But still, I hope you can convince yourself, that if we fix those details, it is a well defined mathematical problem to "update the checksum by next 64-bits of data".
And most of modern CPUs have an instruction for that!
You put the next 64 bits of data in one register, and the 32-bit checksum you saw for data so far in a second register, and this single instruction will give you updated checksum.
And on x64 InnoDB already used such hardware accelerated instruction to compute the hash 64-bits at a time (for "sse4.2" targets).
On ARM64, before 8.0.27 we've fallen back to the PRECOMPUTED[256] approach. Actually, we've used a slightly more sophisticated variant which used 8 such tables, to handle 64-bits "at a time", or rather "8 independent lookups at a time". The way it works is similar to what we've seen for IBAN: we can associate a weight with each of 8 offsets, and precompute the result of multiplying each precomputed weight with each of possible 256 byte values. You then just have to xor the 8 looked up values to get their combined impact on the checksum. The reason such 8 lookups from 8 arrays might be faster than doing them one by one from a single array, has to do with speculative out-of-order execution in modern processors.
You see, a modern CPU is not executing instructions one by one like factory machine attached to a conveyor belt.
It's more like a big busy port, where ships arive and depart, with lots of cranes and workers trying to unpack, process, repack and ship stuff, while respecting "some" rules on arrivals' and departures' ordering, but doing as much of processing in parallel as possible.

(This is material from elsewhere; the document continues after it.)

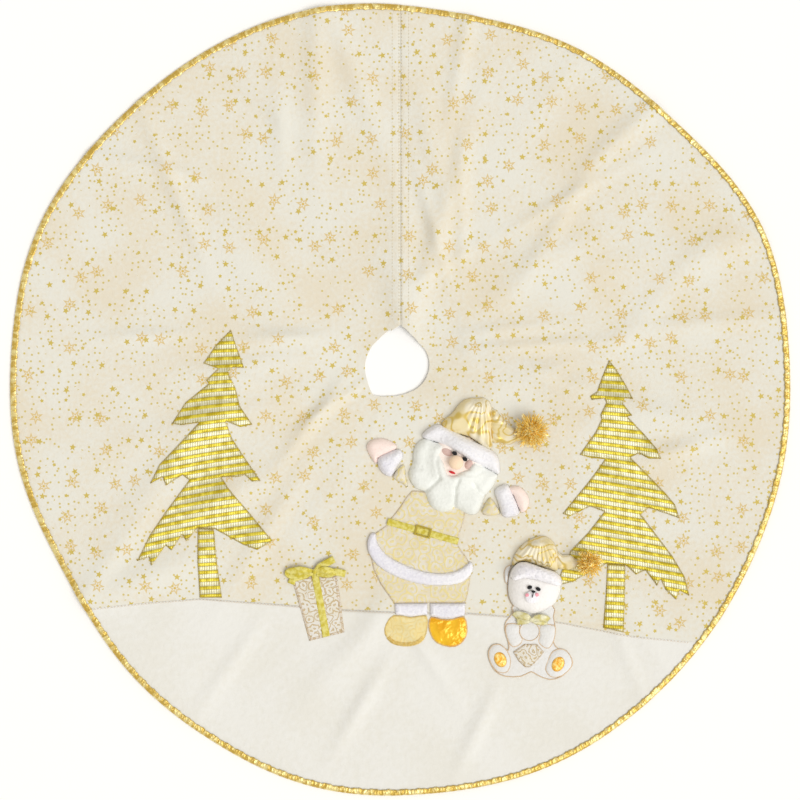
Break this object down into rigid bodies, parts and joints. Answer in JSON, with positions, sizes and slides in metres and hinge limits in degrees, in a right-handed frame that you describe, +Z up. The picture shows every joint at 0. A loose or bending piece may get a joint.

A modern CPU might have hundreds of "in flight" instructions at various stages of completion. So for example you might have an addition operation, which still can't be completed because one of the two operands is yet unknown result of some prior computation, while some other xor operation "few code lines later" is already ready to be performed as both operands are already known.
This means a code like this one:
return (ut_crc32_slice8_table[7][(i)&0xFF] ^
ut_crc32_slice8_table[6][(i >> 8) & 0xFF] ^
ut_crc32_slice8_table[5][(i >> 16) & 0xFF] ^
ut_crc32_slice8_table[4][(i >> 24) & 0xFF] ^
ut_crc32_slice8_table[3][(i >> 32) & 0xFF] ^
ut_crc32_slice8_table[2][(i >> 40) & 0xFF] ^
ut_crc32_slice8_table[1][(i >> 48) & 0xFF] ^
ut_crc32_slice8_table[0][(i >> 56)]);
even though executed on single CPU, can actually parallelise all the `(i >> something)`, then all the `something&0xFF`, then all of the lookups, and will only have to "join" the parallel "threads" to compute the 7 xors (and one could even imagine rearranging them in a tree of logarithmic length, instead of chaining them together).
How does MySQL 8.0.27 compute CRC32-C faster?
Newer ARM64 (with "+crc" target) has support for hardware accelerated CRC32CX instruction processing of 64 bits at a time. Changing InnoDB to make use of that was a quick win:
On the chart we see how ARM64 architecture benefits from the change from using software lookup tables (blue "old") to using hardware accelerated CRC32-C instructions (red "old+hardware (1 stream)") as InnoDB already did for x86-64 architecture.
However, even with hardware accelerated 64-bit update steps, each step still has to wait for the previous step before it can start computing, simply because one of its inputs is the result of previous operation. On modern CPUs like Skylake (x64) or M1 (ARM), this is suboptimal use of resources, because these processors are capable of updating more than one crc32 at the same time (either because they have more than one subunit which can do that, or because several instructions can be at various "stages" in the pipeline) - provided that their inputs are already known. The yellow "new (3 streams)" bar on the chart shows the performance of the new implementation which leverages this opportunity.(IIUC the Arm® Neoverse™ N1 Software Optimization Guide this was not a big issue for Ampere Altra, because its "CRC execution supports late forwarding of the result from a producer μOP to a consumer μOP" - I hope this explains why the "new (3 streams)" bar for A1 is very similar to "old+hardware (1stream)").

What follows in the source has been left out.